Short task:
Lift every line from the entries that includes the word "joints".

--- Start Supplied entries ---

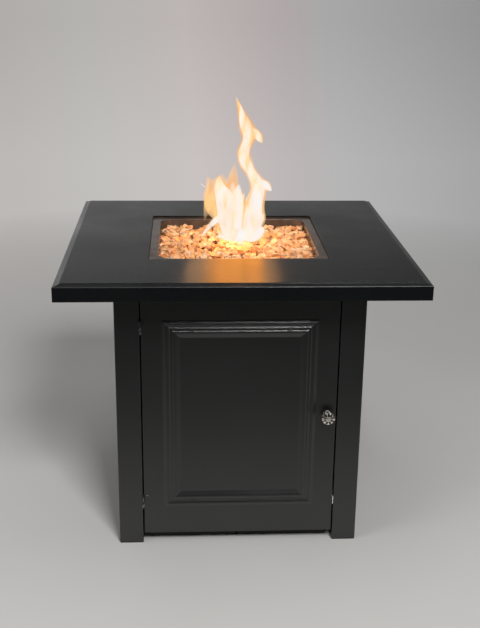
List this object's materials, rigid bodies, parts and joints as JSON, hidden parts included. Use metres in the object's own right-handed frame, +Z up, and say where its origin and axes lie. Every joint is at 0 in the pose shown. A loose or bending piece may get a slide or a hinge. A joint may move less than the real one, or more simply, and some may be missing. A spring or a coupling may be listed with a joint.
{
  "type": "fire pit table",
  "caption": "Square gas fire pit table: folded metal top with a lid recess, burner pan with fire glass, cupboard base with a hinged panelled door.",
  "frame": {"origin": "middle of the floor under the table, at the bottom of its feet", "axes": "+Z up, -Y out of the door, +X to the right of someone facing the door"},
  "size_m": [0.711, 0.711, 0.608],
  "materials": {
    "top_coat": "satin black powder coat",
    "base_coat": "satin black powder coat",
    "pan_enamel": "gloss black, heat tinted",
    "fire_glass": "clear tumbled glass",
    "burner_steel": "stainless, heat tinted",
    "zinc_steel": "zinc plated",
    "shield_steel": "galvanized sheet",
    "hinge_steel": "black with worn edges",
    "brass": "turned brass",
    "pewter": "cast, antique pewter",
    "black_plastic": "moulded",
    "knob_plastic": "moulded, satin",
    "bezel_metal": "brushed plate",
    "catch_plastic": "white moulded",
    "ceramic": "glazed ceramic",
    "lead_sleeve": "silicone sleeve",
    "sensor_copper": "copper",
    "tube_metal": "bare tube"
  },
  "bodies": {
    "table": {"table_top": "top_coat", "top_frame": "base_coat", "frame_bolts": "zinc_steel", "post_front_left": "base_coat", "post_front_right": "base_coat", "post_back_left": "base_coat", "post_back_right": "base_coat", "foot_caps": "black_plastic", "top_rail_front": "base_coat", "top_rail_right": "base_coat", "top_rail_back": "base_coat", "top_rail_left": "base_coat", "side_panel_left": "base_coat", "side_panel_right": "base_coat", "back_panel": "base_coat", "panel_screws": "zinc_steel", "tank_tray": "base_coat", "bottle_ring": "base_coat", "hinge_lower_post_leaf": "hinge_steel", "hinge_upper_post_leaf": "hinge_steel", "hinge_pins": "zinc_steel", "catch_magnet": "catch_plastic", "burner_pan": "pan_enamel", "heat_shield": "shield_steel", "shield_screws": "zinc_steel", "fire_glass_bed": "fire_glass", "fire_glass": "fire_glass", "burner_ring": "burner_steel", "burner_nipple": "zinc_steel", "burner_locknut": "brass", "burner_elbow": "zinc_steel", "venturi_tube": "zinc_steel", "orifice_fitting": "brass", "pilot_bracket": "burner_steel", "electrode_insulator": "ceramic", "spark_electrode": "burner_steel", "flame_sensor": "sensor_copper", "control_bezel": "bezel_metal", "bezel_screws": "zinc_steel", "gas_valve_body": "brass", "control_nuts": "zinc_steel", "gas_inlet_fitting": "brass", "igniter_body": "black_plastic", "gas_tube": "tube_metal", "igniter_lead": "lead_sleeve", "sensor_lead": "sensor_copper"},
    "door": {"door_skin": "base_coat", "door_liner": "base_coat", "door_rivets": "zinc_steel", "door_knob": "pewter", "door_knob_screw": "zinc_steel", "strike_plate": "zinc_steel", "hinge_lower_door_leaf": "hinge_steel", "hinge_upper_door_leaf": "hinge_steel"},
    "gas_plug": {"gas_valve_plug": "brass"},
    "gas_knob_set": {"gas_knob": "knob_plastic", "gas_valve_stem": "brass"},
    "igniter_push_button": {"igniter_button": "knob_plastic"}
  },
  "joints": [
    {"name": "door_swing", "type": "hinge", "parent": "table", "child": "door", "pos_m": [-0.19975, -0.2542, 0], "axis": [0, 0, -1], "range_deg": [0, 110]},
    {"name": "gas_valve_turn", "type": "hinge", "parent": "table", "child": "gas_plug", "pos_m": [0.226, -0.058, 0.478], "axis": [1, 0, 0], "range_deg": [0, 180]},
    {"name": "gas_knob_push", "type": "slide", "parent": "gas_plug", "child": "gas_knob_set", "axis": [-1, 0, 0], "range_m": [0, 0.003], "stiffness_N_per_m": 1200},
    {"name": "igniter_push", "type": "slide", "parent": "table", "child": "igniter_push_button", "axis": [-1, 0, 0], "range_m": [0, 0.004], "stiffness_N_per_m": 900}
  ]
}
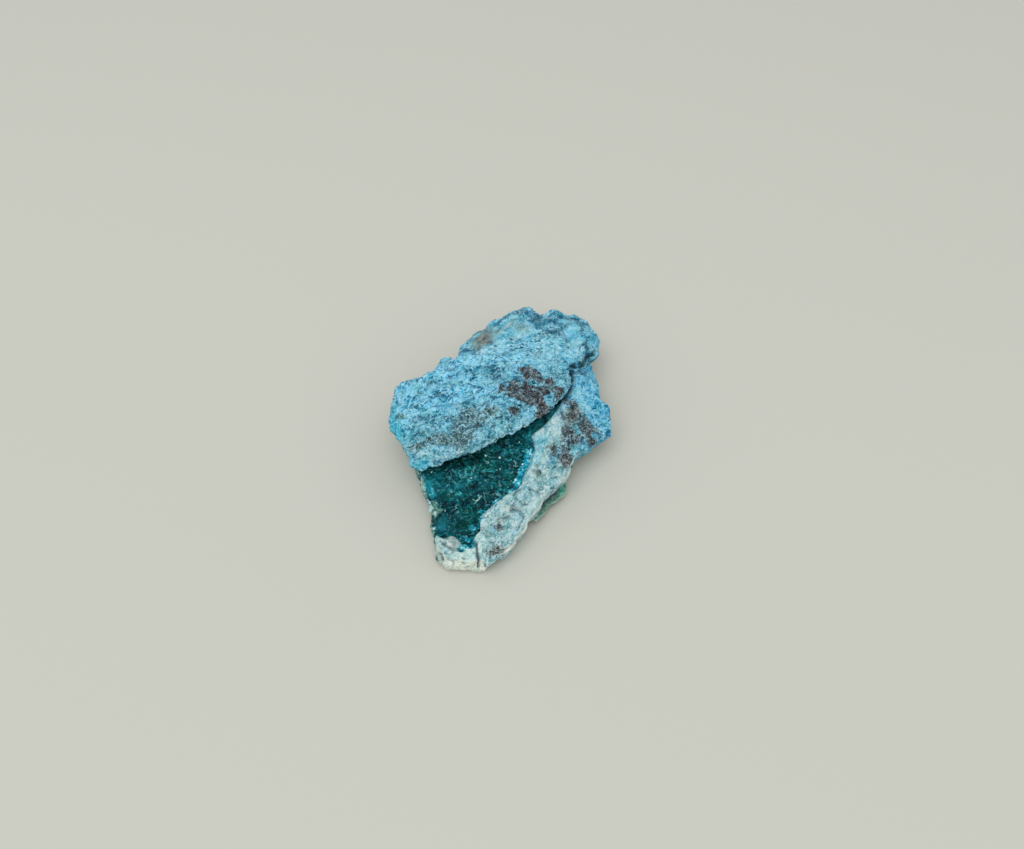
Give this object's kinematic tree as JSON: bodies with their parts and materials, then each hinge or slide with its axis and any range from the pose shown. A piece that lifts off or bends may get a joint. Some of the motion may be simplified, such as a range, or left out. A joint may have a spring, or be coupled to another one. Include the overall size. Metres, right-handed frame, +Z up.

--- End Supplied entries ---

Output:
List this object's materials, rigid bodies, parts and joints as JSON, hidden parts included. Use metres in the object's own right-handed frame, +Z up, and say where its origin and axes lie. Every joint is at 0 in the pose shown. A loose or bending piece may get a slide or a hinge. A joint may move less than the real one, or more simply, and some may be missing. A spring or a coupling may be listed with a joint.
  "joints": [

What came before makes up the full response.